**RECORDED DATA**:
════════════════
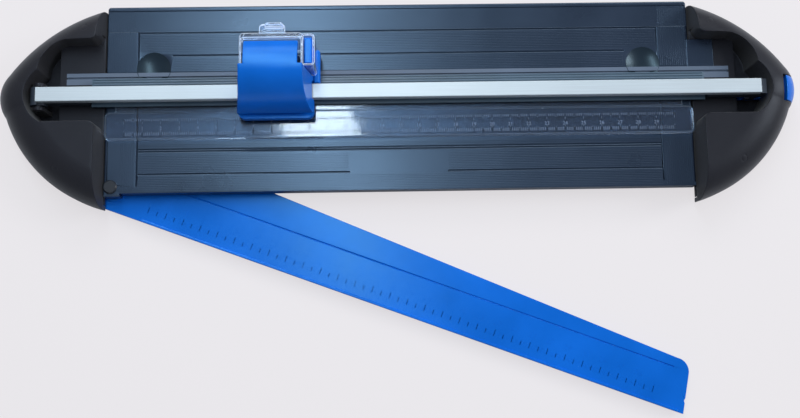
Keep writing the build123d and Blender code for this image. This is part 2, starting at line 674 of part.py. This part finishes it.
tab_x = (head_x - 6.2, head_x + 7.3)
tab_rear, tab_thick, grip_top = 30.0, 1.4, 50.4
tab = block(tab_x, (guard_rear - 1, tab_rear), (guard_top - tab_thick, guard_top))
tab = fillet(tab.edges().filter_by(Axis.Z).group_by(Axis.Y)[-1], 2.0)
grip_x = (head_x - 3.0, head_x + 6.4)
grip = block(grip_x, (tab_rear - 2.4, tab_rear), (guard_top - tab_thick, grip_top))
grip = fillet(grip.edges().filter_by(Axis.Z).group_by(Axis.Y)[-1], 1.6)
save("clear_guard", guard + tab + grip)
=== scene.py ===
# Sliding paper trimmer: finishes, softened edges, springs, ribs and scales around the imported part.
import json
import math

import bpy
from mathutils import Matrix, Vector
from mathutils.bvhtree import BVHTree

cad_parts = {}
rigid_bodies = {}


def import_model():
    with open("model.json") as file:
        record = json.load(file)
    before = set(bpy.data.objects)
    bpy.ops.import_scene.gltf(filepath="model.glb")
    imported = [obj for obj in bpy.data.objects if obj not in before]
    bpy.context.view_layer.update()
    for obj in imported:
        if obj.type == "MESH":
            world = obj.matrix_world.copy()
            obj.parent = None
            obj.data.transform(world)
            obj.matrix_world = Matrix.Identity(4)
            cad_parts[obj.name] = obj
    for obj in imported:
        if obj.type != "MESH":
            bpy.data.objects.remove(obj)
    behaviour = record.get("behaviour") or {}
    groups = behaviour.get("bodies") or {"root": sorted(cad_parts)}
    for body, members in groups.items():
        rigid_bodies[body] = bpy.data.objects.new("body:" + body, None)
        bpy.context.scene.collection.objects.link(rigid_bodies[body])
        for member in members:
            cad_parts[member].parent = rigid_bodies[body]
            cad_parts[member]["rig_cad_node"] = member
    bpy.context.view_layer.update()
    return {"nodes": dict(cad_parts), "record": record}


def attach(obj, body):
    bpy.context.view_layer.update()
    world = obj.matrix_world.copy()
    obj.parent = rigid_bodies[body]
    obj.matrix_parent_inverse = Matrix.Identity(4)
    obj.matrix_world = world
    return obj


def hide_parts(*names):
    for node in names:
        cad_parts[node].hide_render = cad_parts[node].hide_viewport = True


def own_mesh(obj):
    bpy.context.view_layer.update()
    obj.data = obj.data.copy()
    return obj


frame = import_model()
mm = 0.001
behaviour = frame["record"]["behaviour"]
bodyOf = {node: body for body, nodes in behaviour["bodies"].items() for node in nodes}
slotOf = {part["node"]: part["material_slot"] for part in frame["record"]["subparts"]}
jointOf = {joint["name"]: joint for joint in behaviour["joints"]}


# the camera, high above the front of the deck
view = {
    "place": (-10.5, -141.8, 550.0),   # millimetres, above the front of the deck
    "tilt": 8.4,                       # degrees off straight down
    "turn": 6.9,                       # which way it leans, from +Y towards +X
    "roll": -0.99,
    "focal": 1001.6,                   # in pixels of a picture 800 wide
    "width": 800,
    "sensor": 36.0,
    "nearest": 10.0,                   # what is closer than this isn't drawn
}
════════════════
**PROBLEM DETAILS**: Starting at the line that contains "grip_x = (head_x - 3.0, head_x + 6.4)", repeat each line exactly, and stop after the line that contains "record = json.load(file)".

**OUTPUT OF THE EXERCISE**:
grip_x = (head_x - 3.0, head_x + 6.4)
grip = block(grip_x, (tab_rear - 2.4, tab_rear), (guard_top - tab_thick, grip_top))
grip = fillet(grip.edges().filter_by(Axis.Z).group_by(Axis.Y)[-1], 1.6)
save("clear_guard", guard + tab + grip)
=== scene.py ===
# Sliding paper trimmer: finishes, softened edges, springs, ribs and scales around the imported part.
import json
import math

import bpy
from mathutils import Matrix, Vector
from mathutils.bvhtree import BVHTree

cad_parts = {}
rigid_bodies = {}


def import_model():
    with open("model.json") as file:
        record = json.load(file)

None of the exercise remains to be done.